◆ Prompt ◆
Reproduce this listing in full.

◆ Stored data ◆
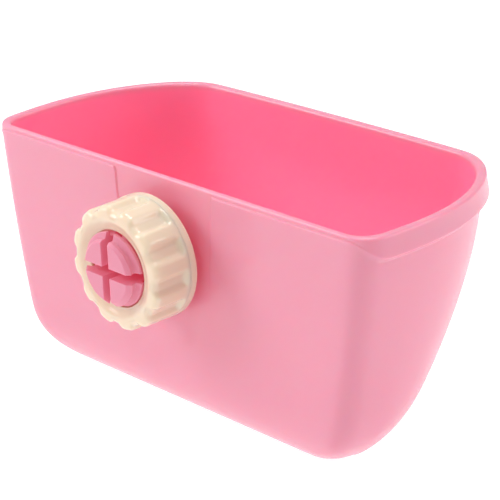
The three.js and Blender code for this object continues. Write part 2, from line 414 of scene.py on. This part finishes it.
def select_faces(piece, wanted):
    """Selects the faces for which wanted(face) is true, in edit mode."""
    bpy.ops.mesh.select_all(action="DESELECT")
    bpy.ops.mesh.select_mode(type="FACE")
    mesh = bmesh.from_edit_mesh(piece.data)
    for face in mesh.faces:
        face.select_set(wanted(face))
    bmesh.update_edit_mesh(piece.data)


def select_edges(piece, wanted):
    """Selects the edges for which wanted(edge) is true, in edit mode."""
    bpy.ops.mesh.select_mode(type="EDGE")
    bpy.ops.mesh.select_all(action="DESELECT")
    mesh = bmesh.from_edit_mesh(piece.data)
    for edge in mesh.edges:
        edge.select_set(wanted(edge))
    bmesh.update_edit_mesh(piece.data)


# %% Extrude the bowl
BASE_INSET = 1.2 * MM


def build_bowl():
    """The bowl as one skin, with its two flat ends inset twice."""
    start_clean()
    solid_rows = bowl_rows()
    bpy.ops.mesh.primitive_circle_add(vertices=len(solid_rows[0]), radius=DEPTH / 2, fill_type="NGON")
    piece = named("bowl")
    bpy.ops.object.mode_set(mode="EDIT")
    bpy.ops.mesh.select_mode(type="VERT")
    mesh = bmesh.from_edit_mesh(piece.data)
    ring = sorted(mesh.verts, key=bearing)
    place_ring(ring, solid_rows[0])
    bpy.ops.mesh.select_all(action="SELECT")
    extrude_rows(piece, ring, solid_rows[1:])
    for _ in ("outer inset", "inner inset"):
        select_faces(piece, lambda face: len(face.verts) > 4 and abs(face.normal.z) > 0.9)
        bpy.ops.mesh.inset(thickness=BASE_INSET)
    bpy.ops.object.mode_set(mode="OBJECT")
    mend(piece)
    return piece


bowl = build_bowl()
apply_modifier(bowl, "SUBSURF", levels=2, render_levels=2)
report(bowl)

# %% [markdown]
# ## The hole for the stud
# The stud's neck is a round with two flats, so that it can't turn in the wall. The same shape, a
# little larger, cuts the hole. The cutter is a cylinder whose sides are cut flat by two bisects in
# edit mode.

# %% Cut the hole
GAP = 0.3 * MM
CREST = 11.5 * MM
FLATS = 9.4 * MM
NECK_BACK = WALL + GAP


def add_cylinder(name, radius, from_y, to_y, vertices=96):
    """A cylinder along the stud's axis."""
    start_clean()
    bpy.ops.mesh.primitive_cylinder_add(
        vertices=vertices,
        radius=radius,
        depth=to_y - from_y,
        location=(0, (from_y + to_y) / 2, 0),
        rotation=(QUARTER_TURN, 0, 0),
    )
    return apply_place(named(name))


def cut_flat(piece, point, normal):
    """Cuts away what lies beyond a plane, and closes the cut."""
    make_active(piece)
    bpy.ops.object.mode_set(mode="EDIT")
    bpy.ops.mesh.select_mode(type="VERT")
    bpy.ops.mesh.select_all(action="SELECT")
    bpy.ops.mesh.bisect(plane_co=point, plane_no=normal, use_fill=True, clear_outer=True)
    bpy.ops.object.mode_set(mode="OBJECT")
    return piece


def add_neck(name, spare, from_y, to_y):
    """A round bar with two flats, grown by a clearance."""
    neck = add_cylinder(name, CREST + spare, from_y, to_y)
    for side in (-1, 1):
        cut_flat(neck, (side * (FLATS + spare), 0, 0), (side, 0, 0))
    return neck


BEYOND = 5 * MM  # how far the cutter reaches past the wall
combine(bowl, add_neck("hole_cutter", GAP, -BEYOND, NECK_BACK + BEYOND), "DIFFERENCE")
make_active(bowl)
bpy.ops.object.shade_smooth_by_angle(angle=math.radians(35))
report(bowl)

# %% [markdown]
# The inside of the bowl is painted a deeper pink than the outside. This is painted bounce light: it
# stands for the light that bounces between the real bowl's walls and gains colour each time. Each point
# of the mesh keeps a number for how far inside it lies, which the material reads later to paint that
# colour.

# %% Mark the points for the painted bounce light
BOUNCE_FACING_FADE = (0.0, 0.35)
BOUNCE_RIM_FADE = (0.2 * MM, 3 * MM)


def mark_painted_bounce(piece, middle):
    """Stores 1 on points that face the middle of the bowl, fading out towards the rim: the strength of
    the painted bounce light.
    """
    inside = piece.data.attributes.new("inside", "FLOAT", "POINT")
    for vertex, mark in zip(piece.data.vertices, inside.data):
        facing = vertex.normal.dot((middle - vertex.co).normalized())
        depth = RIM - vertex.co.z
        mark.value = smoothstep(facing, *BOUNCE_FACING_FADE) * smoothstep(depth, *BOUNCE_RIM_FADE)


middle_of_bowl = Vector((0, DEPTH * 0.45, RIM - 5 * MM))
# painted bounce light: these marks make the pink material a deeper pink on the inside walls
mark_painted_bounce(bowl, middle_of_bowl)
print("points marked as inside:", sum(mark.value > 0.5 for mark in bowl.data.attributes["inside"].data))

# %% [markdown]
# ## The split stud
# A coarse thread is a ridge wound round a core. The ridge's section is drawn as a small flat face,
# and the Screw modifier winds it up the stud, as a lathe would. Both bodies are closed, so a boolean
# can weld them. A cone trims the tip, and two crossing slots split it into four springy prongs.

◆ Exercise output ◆
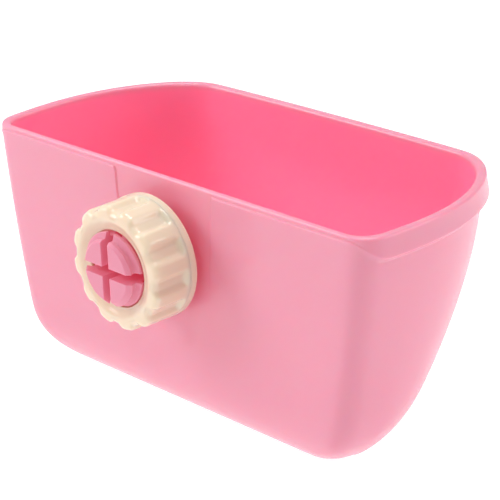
The three.js and Blender code for this object continues. Write part 2, from line 414 of scene.py on. This part finishes it.
def select_faces(piece, wanted):
    """Selects the faces for which wanted(face) is true, in edit mode."""
    bpy.ops.mesh.select_all(action="DESELECT")
    bpy.ops.mesh.select_mode(type="FACE")
    mesh = bmesh.from_edit_mesh(piece.data)
    for face in mesh.faces:
        face.select_set(wanted(face))
    bmesh.update_edit_mesh(piece.data)


def select_edges(piece, wanted):
    """Selects the edges for which wanted(edge) is true, in edit mode."""
    bpy.ops.mesh.select_mode(type="EDGE")
    bpy.ops.mesh.select_all(action="DESELECT")
    mesh = bmesh.from_edit_mesh(piece.data)
    for edge in mesh.edges:
        edge.select_set(wanted(edge))
    bmesh.update_edit_mesh(piece.data)


# %% Extrude the bowl
BASE_INSET = 1.2 * MM


def build_bowl():
    """The bowl as one skin, with its two flat ends inset twice."""
    start_clean()
    solid_rows = bowl_rows()
    bpy.ops.mesh.primitive_circle_add(vertices=len(solid_rows[0]), radius=DEPTH / 2, fill_type="NGON")
    piece = named("bowl")
    bpy.ops.object.mode_set(mode="EDIT")
    bpy.ops.mesh.select_mode(type="VERT")
    mesh = bmesh.from_edit_mesh(piece.data)
    ring = sorted(mesh.verts, key=bearing)
    place_ring(ring, solid_rows[0])
    bpy.ops.mesh.select_all(action="SELECT")
    extrude_rows(piece, ring, solid_rows[1:])
    for _ in ("outer inset", "inner inset"):
        select_faces(piece, lambda face: len(face.verts) > 4 and abs(face.normal.z) > 0.9)
        bpy.ops.mesh.inset(thickness=BASE_INSET)
    bpy.ops.object.mode_set(mode="OBJECT")
    mend(piece)
    return piece


bowl = build_bowl()
apply_modifier(bowl, "SUBSURF", levels=2, render_levels=2)
report(bowl)

# %% [markdown]
# ## The hole for the stud
# The stud's neck is a round with two flats, so that it can't turn in the wall. The same shape, a
# little larger, cuts the hole. The cutter is a cylinder whose sides are cut flat by two bisects in
# edit mode.

# %% Cut the hole
GAP = 0.3 * MM
CREST = 11.5 * MM
FLATS = 9.4 * MM
NECK_BACK = WALL + GAP


def add_cylinder(name, radius, from_y, to_y, vertices=96):
    """A cylinder along the stud's axis."""
    start_clean()
    bpy.ops.mesh.primitive_cylinder_add(
        vertices=vertices,
        radius=radius,
        depth=to_y - from_y,
        location=(0, (from_y + to_y) / 2, 0),
        rotation=(QUARTER_TURN, 0, 0),
    )
    return apply_place(named(name))


def cut_flat(piece, point, normal):
    """Cuts away what lies beyond a plane, and closes the cut."""
    make_active(piece)
    bpy.ops.object.mode_set(mode="EDIT")
    bpy.ops.mesh.select_mode(type="VERT")
    bpy.ops.mesh.select_all(action="SELECT")
    bpy.ops.mesh.bisect(plane_co=point, plane_no=normal, use_fill=True, clear_outer=True)
    bpy.ops.object.mode_set(mode="OBJECT")
    return piece


def add_neck(name, spare, from_y, to_y):
    """A round bar with two flats, grown by a clearance."""
    neck = add_cylinder(name, CREST + spare, from_y, to_y)
    for side in (-1, 1):
        cut_flat(neck, (side * (FLATS + spare), 0, 0), (side, 0, 0))
    return neck


BEYOND = 5 * MM  # how far the cutter reaches past the wall
combine(bowl, add_neck("hole_cutter", GAP, -BEYOND, NECK_BACK + BEYOND), "DIFFERENCE")
make_active(bowl)
bpy.ops.object.shade_smooth_by_angle(angle=math.radians(35))
report(bowl)

# %% [markdown]
# The inside of the bowl is painted a deeper pink than the outside. This is painted bounce light: it
# stands for the light that bounces between the real bowl's walls and gains colour each time. Each point
# of the mesh keeps a number for how far inside it lies, which the material reads later to paint that
# colour.

# %% Mark the points for the painted bounce light
BOUNCE_FACING_FADE = (0.0, 0.35)
BOUNCE_RIM_FADE = (0.2 * MM, 3 * MM)


def mark_painted_bounce(piece, middle):
    """Stores 1 on points that face the middle of the bowl, fading out towards the rim: the strength of
    the painted bounce light.
    """
    inside = piece.data.attributes.new("inside", "FLOAT", "POINT")
    for vertex, mark in zip(piece.data.vertices, inside.data):
        facing = vertex.normal.dot((middle - vertex.co).normalized())
        depth = RIM - vertex.co.z
        mark.value = smoothstep(facing, *BOUNCE_FACING_FADE) * smoothstep(depth, *BOUNCE_RIM_FADE)


middle_of_bowl = Vector((0, DEPTH * 0.45, RIM - 5 * MM))
# painted bounce light: these marks make the pink material a deeper pink on the inside walls
mark_painted_bounce(bowl, middle_of_bowl)
print("points marked as inside:", sum(mark.value > 0.5 for mark in bowl.data.attributes["inside"].data))

# %% [markdown]
# ## The split stud
# A coarse thread is a ridge wound round a core. The ridge's section is drawn as a small flat face,
# and the Screw modifier winds it up the stud, as a lathe would. Both bodies are closed, so a boolean
# can weld them. A cone trims the tip, and two crossing slots split it into four springy prongs.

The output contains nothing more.